As we rolled out of the city, the mountains looming ever-closer, we introduced ourselves and made small talk. Before I knew it, the marshrutka was bumping along a dirt road, flanked by a frothing opalescent river on one side, and a shadowy peak on the other. We presently hopped out of the van, and began our ascent into the valley.
Some 800 meters down the trail (or up it, rather), we came across a precarious pedestrian bridge spanning the same river I’d observed from the window of the marshrutka. The “bridge” – for in purely structural terms, the word “bridge” seems awfully generous – was constructed from three bent, rusted, and unsupported 4-inch pipes half-assedly covered with a metal lattice. A slack cable served as a handrail, but while it was situated at an ideal height for your average Kyrgyz trekker, it only rose to my knees.
Our guide nimbly hopped across the bridge, turned around, and enthusiastically waved us over from the other side, some 50 feet away. One by one, we followed his lead, exercising considerably more caution than he had. I had lingered behind to take some photos, and so I was the last one to cross. Everyone watched as I hoisted myself up onto the bridge and gingerly picked my way across the pipes. Every couple of steps, the pipes shifted beneath my feet. As I reached the other side, I exhaled a big sigh of relief.
We continued deeper into the valley, passing through pastures, rock fields, and colorful birch copses. The trees’ red, orange, and yellow leaves reminded me a bit of fall in New Hampshire. Every now and again, we passed the skeletal remains of a yurt – presumably placed to remind passersby that they’re not in Switzerland. The sky had been overcast for most of the morning, but now, the sun began to peek through the clouds. Directly ahead of us, Usechenko Peak extended some 15,000 feet into the sky, casting a long shadow onto one of the valley walls. From our vantage point in the valley, the mountain seemed absolutely colossal.
Eventually, we began to work our way up the side the valley. After a few minutes, we came across a narrow grassy pasture, and a small herd of curious horses hobbled over to sniff us out. Among them were three or four foals, just a few months old. None of the horses had any markings, but I suspected that they belonged to someone; Kyrgyz herders often let their animals roam freely over large swaths of land, rounding them up only to make a sale (or a meal).
Before long, we reached a small brook flowing down the side of the mountain. We followed the brook uphill for about 300 feet, passing through a dense thicket, and then scrambling over scree and wet rocks.
Eventually, we found ourselves in a narrow canyon, and rounding a corner, suddenly stood directly in front of a waterfall. It wasn’t a big one — just 20 feet tall, perhaps — but the steep overhang of the cliff from which it tumbled gave it an impressive appearance. We stopped for lunch at the waterfall. I took some photos. I tried to get this guy to smile, but he just wasn’t having it.

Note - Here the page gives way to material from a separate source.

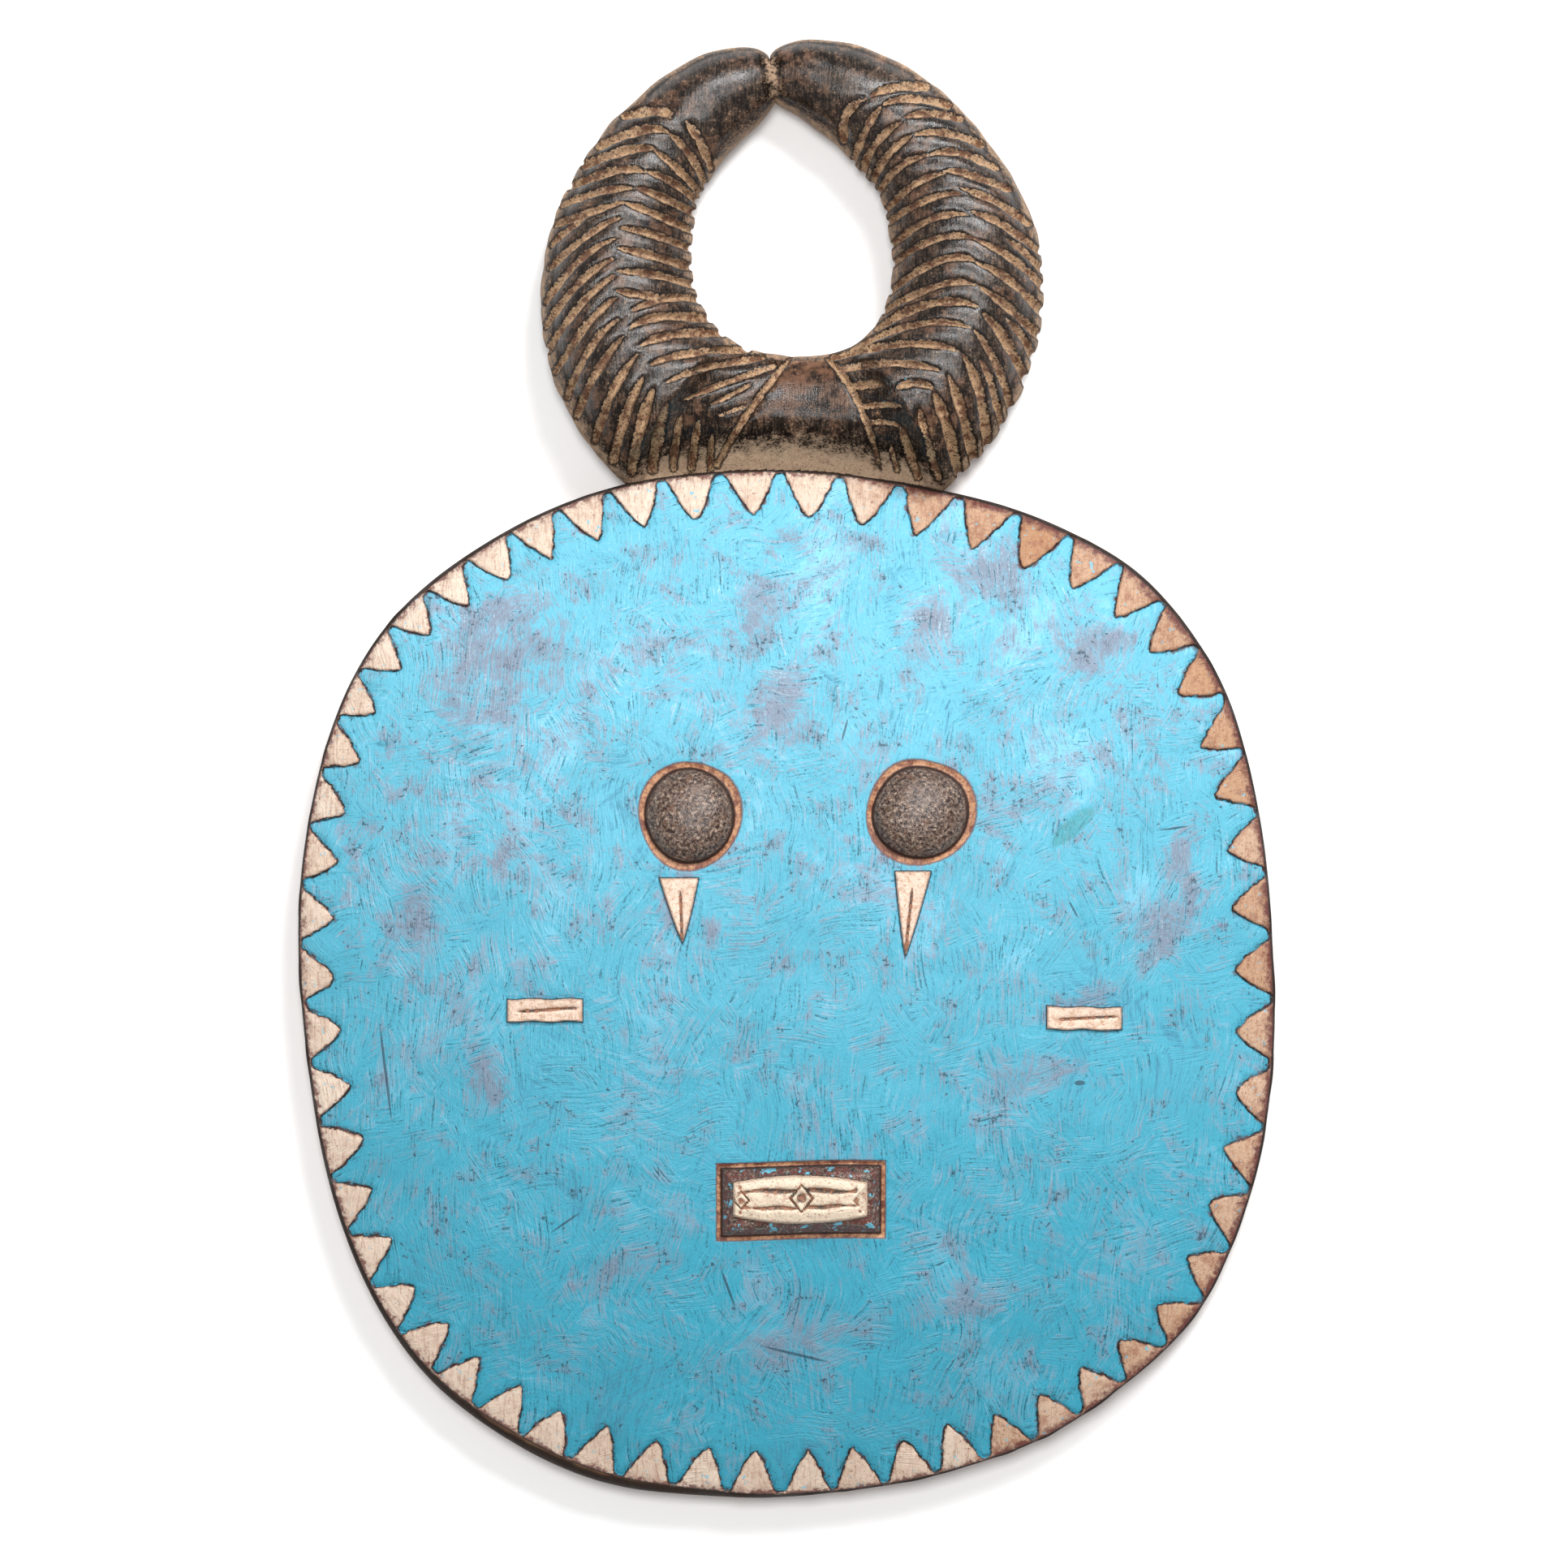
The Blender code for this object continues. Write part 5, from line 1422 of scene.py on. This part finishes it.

After refueling, we headed back down into the valley, and then along the river for another three or four miles. The clouds were beginning to roll in, and it was now about 3:00pm, so we decided to retrace our steps to the trailhead and meet up with the marshrutka. By the time we reached the rickety pipe-and-wire bridge, the skies had darkened, and it looked like rain was on the way. I carefully made my way across the slippery surface, and once our whole group had gathered, we continued on to the road and the waiting marshrutka.
An hour later saw us back in the heart of the city. The mountains were now just a picturesque backdrop to an otherwise unassuming skyline. It’s remarkable to me how accessible these mountains are, and yet, how wildly untamed they remain. I’ve been told that many of the peaks have yet to be summited. If I didn’t know any better, I’d try to bag a 14er myself! In the coming months, I hope to take advantage of TUK’s weekend excursions, as they offer a welcome reprieve from the frenetic pace of urban life. (Frenetic by Kyrgyz standards, that is.) At least, until the weather grows sour. And at that point, I will continue to enjoy the snowy peaks from the comfort of my living room.